5/9/2018

Day two is done!

I showed up to the festival this morning very unprepared -- something I didn't realize until I was actually here. I had spent the night before working on recruiting stuff for the rowing team back home (I just got selected as Recruitment officer for my team, so I'm having to work remotely while I'm in France) and drinking wine on the beach in Juan Les Pins. I didn't have a chance to open any of the books or pamphlets with information about the films that were being shown at the festival.

This was a huge mistake, as I realized when I got to Cannes and had absolutely no idea what was going on. Everyone else seemed very prepared and ready to go with their books all marked up and highlighted and a schedule for the day planned out. I was fairly lost and a bit hungover, sitting in a chair in the AmPav with my free coffee, blinking around at my peers as they chatted about movies I'd never heard of.

After a few minutes of glancing through the one little pamphlet I had brought with me, I decided I wanted to see Rafiki in a theater at 1:45. It was only around 10:30 am, but I'd heard about the long lines at this festival, so I figured I should go ahead and stand by the door so I would actually get in and be able to see the movie. I GroupMe-d some friends to find the location of the theater and found them standing in a line outside, so I joined them. The lines were extremely long for it being more than two hours before the movie. This festival is crazy, I thought.

After a few minutes of conversing with my friends in line, I realized that I was not in line to see Rafiki. 

"...wait, this isn't Rafiki?" I said, feeling stupid as I asked the question. My friends informed me that the movie we were in line for was Donbass, a film about the civil war in Ukraine. It was showing at 11:15, which was why the lines were so long so early. People were lining up for this movie, not Rafiki. 

I felt like an idiot, of course, but laughed it off and blamed my sleep deprivation and hangover. I decided to just stay in line and see this movie since I was already there. Besides, I had no idea what else I would do in the two hours before Rafiki actually came on the screen.

I ended up really not liking this movie. It was a bit confusing and disorienting, since every five minutes or so it would pick up with a new plot line and new characters. Some were thinly connected, but most seemed random and completely unrelated. There was a fair amount of violence and lots of yelling and people with guns, and even though it had English subtitles, I couldn't discern exactly what was going on for most of the movie. I found myself falling asleep in the theater despite the coffee I had had that morning.

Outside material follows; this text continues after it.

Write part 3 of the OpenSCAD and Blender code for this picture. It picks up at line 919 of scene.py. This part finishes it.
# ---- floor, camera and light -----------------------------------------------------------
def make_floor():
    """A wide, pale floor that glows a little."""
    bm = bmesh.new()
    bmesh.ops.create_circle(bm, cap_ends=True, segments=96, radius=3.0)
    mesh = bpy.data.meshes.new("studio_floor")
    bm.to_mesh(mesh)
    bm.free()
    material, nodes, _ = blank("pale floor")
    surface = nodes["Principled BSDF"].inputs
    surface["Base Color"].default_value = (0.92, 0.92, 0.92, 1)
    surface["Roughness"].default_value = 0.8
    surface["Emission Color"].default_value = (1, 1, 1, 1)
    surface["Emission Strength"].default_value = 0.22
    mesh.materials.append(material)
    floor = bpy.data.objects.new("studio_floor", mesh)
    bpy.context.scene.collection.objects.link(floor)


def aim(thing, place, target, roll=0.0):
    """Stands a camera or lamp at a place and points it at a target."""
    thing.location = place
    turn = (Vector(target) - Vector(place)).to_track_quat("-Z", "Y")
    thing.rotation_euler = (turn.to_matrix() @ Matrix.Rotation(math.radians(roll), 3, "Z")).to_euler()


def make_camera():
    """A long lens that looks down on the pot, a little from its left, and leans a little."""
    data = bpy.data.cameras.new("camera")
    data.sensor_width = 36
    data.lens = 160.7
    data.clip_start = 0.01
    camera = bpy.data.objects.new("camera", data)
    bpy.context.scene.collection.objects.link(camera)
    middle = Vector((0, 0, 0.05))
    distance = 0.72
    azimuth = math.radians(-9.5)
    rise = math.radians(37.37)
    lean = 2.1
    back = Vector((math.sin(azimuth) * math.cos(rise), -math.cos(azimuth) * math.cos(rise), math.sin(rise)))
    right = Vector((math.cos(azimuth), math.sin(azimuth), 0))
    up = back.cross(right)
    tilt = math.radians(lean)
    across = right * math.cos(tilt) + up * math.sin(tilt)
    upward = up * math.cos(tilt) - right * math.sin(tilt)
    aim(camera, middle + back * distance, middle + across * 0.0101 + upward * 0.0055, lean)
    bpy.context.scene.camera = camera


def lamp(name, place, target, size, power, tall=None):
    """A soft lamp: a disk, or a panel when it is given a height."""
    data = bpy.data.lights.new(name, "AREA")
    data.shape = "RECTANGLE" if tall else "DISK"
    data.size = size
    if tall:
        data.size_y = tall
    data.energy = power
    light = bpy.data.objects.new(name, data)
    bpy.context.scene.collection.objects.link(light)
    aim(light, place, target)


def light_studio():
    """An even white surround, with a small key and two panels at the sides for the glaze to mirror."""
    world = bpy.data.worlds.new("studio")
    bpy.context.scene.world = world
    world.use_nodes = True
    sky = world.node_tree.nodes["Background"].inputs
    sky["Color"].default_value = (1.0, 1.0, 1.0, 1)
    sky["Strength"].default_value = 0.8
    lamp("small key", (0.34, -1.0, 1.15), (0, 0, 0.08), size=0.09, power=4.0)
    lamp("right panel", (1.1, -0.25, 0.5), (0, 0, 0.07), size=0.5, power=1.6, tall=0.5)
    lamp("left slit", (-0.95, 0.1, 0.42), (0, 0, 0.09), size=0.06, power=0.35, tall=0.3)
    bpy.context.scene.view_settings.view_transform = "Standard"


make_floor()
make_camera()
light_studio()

Walking out of the theater, I was a bit annoyed that I had just wasted two hours of my life watching that movie. Everyone else seemed to have found some deeper meaning in it, though. They didn't love it, but they thought it was powerful and well-made nonetheless.

I suddenly felt as if I was uneducated, or not "deep" enough since I had hated the movie and found zero deeper meaning in it. It had just been a lot of people in furry hats walking around with guns and yelling at each other.

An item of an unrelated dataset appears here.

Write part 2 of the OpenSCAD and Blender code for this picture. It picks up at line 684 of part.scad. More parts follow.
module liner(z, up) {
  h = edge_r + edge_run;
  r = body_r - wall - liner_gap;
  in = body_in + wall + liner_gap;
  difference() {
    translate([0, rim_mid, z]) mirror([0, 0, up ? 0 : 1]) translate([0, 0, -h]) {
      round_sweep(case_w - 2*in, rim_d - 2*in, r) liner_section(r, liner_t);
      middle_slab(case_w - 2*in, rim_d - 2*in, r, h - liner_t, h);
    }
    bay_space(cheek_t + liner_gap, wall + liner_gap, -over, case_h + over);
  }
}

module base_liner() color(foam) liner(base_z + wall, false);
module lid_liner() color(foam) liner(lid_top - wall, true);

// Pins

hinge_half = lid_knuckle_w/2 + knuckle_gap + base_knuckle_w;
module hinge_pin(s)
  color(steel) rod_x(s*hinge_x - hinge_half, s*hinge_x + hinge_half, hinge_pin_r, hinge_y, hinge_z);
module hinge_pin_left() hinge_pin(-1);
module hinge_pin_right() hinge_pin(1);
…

I mostly kept quiet because I felt out of place since I didn't like the movie. I was tired and very hungry, and I felt a bit in over my head being around people and films that seemed more knowledgable and educated than I was.

After I got some food I felt better, and my mood improved a lot after I got to (finally) see Rafiki that afternoon, because I loved that movie. I won't write about it in here, since I may do a review on it, so that will be up on the blog later.

Overall, today was a little weird and made me feel out of place, as I said before. However, I've been flipping through the screening guide and reading up on movies for tomorrow, so I feel much more prepared to take on day three of the festival.